# Storing kiln dried wood



## reprosser

I have a sawmill and will have a kiln up and running before too long (I hope...)

Once I get the wood kiln dried, how should I store it while waiting to use it? 

If I leave it in the (unheated/uncooled) shop - I think it will soak up moisture from the air? It gets pretty humid here in SC.


----------



## Daren

Yes in an unheated/uncooled space the wood is going to reach EMC (equilibrium moisture content) again after kiln drying. That varies obviously with the weather, but around here (and it's about the same where you live) EMC runs between 10% and 12%. I sell/use wood once kiln dried/now EMC exclusively, my wood is stored in a barn. You just have to let it acclimate in a conditioned space for a little while before using it on fine joinery, get it back closer to 8%. There are many factors that play into the stability of the wood during moisture change, species and the way it was milled are the 2 biggies (meaning 1/4 sawn is more stable than flat sawn). Some species move very little even from fresh off the mill (30%+) to kiln dried, others shrink and swell more with very little moisture change.

Here are a couple calculators to help you figure out what you are going to deal with. 

EMC plug in the temp and RH (relative humidity) to get the % wood that has been sitting for awhile is going to be.
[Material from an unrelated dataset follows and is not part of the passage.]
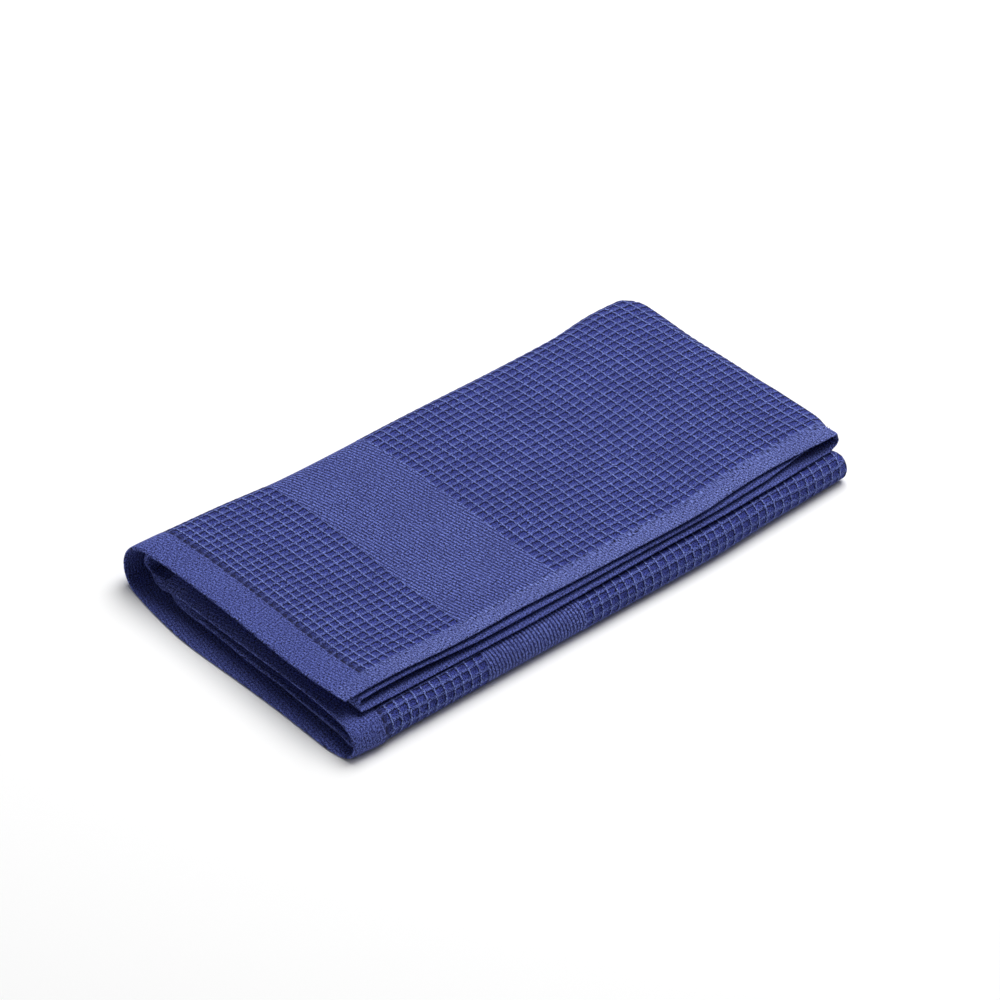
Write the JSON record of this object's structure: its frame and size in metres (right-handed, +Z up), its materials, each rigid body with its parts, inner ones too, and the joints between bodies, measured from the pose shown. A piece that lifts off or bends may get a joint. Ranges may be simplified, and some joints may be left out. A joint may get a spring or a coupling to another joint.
{
  "type": "bath towel",
  "caption": "Folded bath towel of waffle-weave cotton with a flat woven band and plain hemmed end, lying as a soft layered stack.",
  "frame": {"origin": "middle of the folded stack on the surface it lies on", "axes": "+X along the stack's long side, away from the hemmed end; +Y towards the back roll; +Z up from the surface"},
  "size_m": [0.4938, 0.2676, 0.0379],
  "materials": {
    "waffle_cotton": "matt waffle-weave cotton, piece-dyed royal blue"
  },
  "bodies": {
    "root": {"towel": "waffle_cotton"}
  },
  "joints": []
}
Wood shrinkage Use your EMC as the starting % and figure in the winter with the furnace running a piece of furniture is going to get under 7%.





.


----------



## reprosser

Thanks for the info and calculators.

So, if I kiln dry, then store for a while (a day?, a week?)in the shop it should be at EMC, and I can bring it indoors (air conditioned) to let it acclimate before taking it out to the shop to build with. I assume it will hold the lower MC for the few days(?) of building. Once a finish is applied, it should greatly reduce the speed of moisture exchange.

Hmmm
If I let it air dry (no kiln) it would also be at EMC. Almost seems like I don't need to kiln dry - just let it acclimate before use? I know that is not right :blink:...maybe it is more stable after kiln drying and getting back to EMC.


----------



## Daren

It's complicated...like today (and the last several days) it is right at 70 degrees and the humidity right now is 35%. Using the calculator that puts my kiln dried wood right back to 7% EMC, in theory. You are right this is not a fast happening thing so a few days doesn't make a big difference, but weeks do.



reprosser said:


> If I let it air dry (no kiln) it would also be at EMC. Almost seems like I don't need to kiln dry - just let it acclimate before use?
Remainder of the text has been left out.